BEGIN Supplied material
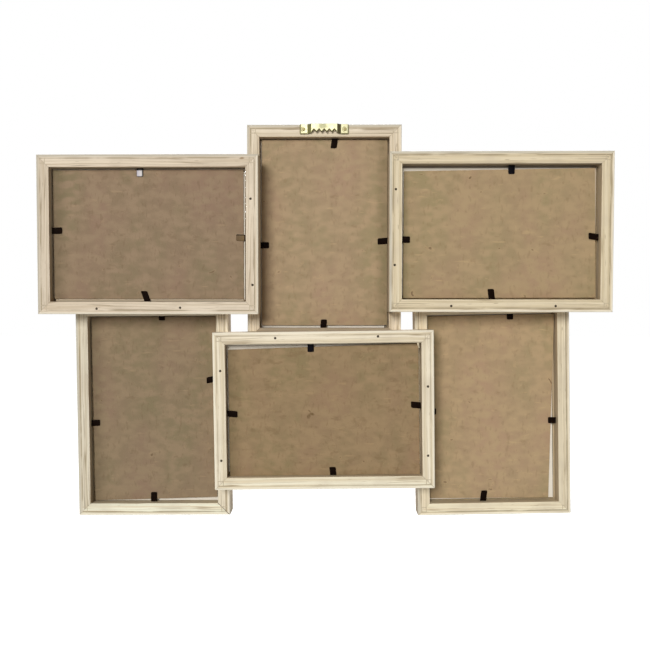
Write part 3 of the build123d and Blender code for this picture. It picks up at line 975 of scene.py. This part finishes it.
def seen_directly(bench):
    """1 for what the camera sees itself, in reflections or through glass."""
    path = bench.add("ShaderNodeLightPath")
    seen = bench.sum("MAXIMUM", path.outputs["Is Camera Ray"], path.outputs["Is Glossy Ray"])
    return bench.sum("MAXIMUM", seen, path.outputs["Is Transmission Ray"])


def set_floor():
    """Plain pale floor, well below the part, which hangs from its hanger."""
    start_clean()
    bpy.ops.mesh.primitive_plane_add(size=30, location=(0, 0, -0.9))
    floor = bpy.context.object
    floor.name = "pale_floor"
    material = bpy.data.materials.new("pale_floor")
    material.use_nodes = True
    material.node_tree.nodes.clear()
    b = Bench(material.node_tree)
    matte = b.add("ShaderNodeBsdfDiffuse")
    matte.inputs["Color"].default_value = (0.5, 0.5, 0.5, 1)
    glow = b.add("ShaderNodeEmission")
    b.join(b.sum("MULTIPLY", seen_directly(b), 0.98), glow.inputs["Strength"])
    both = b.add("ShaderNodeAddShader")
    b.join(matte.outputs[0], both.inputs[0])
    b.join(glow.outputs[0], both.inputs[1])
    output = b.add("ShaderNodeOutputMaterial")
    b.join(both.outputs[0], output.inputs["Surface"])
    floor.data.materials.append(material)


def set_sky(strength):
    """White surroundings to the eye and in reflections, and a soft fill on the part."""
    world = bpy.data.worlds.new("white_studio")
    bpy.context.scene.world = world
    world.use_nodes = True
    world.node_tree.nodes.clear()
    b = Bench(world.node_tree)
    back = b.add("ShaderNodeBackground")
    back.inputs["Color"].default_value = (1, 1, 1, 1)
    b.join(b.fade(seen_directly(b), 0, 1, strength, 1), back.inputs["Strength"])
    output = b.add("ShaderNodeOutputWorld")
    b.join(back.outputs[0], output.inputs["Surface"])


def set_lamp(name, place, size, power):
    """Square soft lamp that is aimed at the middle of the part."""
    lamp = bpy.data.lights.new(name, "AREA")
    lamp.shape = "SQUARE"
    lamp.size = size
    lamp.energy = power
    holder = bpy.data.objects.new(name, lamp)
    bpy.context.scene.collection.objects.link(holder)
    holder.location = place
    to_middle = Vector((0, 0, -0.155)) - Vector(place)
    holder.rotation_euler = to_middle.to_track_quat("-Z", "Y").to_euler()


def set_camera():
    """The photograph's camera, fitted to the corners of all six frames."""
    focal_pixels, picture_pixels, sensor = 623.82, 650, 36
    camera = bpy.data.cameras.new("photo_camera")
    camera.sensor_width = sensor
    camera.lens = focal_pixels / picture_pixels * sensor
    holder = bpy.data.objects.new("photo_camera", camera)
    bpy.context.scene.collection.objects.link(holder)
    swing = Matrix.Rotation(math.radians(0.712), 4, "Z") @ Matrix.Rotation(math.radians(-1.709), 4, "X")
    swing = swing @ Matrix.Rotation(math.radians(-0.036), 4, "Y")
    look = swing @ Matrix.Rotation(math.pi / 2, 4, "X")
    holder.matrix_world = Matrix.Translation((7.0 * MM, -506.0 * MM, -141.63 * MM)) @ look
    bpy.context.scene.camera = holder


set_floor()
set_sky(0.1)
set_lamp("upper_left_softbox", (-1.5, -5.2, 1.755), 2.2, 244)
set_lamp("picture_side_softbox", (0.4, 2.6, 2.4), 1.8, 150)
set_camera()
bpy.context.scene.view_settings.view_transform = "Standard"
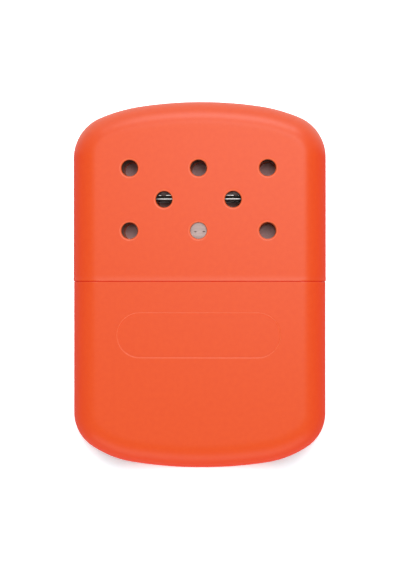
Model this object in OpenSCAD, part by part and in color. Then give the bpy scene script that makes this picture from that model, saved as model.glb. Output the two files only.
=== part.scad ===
END Supplied material
▸ Do this:
In the listing above, find the line containing "Model this object" and please quote exactly that line through the last one, and no other lines.

▸ Output for this exercise:
Model this object in OpenSCAD, part by part and in color. Then give the bpy scene script that makes this picture from that model, saved as model.glb. Output the two files only.
=== part.scad ===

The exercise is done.